Sarebbe bene che i ”darwineconomisti” venissero informati (a proposito di informazione) che anche del darwinismo v’è una revisione. E’ nato due secoli fa. Inoltre, qualsiasi Stato ha una struttura sociale ed economica complessa, più complessa di un’azienda, ma nessuno di questi economisti penserebbe mai di raggiungere il successo della propria azienda dicendo ai dipendenti di far ciascuno del proprio meglio, facendo le sue scelte liberamente negli acquisti, nelle vendite, nella produzione, nella pubblicità e nella finanza. Perché sa benissimo che ne deriverebbe il suo fallimento. Perché ogni iniziativa colliderebbe con quella del collega/concorrente e ogni iniziativa dovrebbe distruggere l’iniziativa opposta posta in essere da un altro.
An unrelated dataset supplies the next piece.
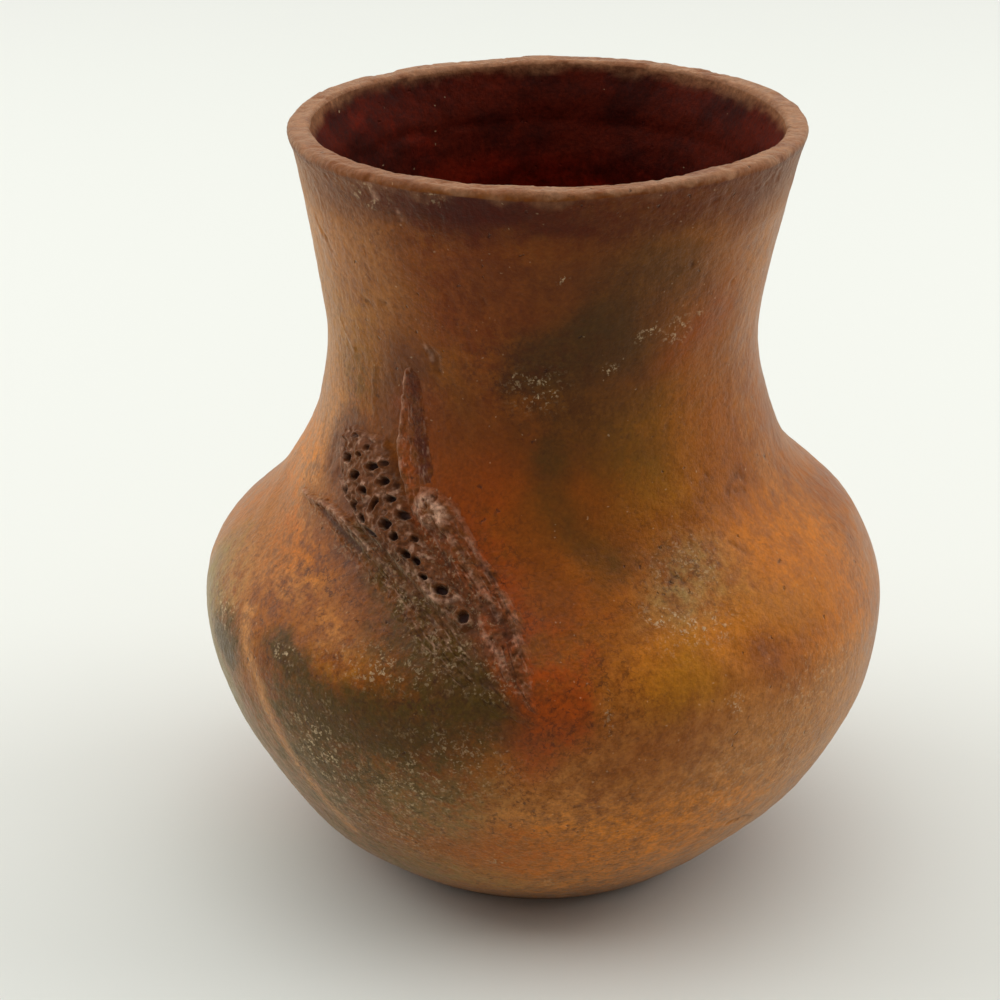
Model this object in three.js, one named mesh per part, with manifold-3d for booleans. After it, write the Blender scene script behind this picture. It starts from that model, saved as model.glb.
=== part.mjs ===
// A hand-built clay vase: a pinched foot dish, rings of coiled clay, a rounded rim, and an ear of
// corn in relief on the shoulder. Millimetres, +Z up. The origin is the middle of the foot, on the
// surface that the vase stands on. The front is -Y, and the ear of corn lies at the front left.
import * as THREE from 'three';
import { mergeVertices } from 'three/addons/utils/BufferGeometryUtils.js';
import Module from 'manifold-3d';

const wasm = await Module();
wasm.setup();
const { degToRad, smoothstep } = THREE.MathUtils;

// Outline of the outer wall
const HEIGHT = 180;
const FOOT_RADIUS = 40.7;
const BELLY_RADIUS = 80.8;
const BELLY_HEIGHT = 65.5;
const NECK_RADIUS = 49.4;
const NECK_HEIGHT = 131.6;
const MOUTH_RADIUS = 58.9;
const MOUTH_FLARE = degToRad(19.6);

// How far the outline keeps its direction before it bends, at each named place
const FOOT_SWEEP_OUT = 25.5;
const FOOT_SWEEP_UP = 18;
const BELLY_BEND_BELOW = 20;
const BELLY_BEND_ABOVE = 21.3;
const NECK_BEND_BELOW = 43;
const NECK_BEND_ABOVE = 6.1;
const MOUTH_BEND = 19.7;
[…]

E’ chiaro che, anche se si evitasse il fallimento, la produzione e la vita dell’azienda avrebbero costi spaventosi. Così avviene in una società liberista: la vittoria del più abile avviene sulla distruzione di mille altre aziende meno forti. Vorrei calcolare quanta ricchezza viene distrutta ogni volta che ne nasce o cresce un’altra azienda. E’ evidente che sarebbe meglio per tutti scegliere una via programmatica nella quale agire per il proprio e l’altrui sviluppo.
Infine va notato che la stessa teoria iperliberista pretende una autorità in grado di imporre il rispetto della concorrenza, di impedire la nascita dei monopoli. Giusto. Ma non è questa una limitazione alla selezione naturale del più adatto? Oltre ai monopoli, poi. esistono i semimonopoli, le posizioni dominanti. E quando un operatore forte diventa troppo forte? Una posizione dominante diventa troppo dominante? E chi lo stabilisce? E i rimedi non sono tutte limitazioni alla libera formazione delle libere armonie economiche? E, soprattutto, questo non è una contraddizione in termini?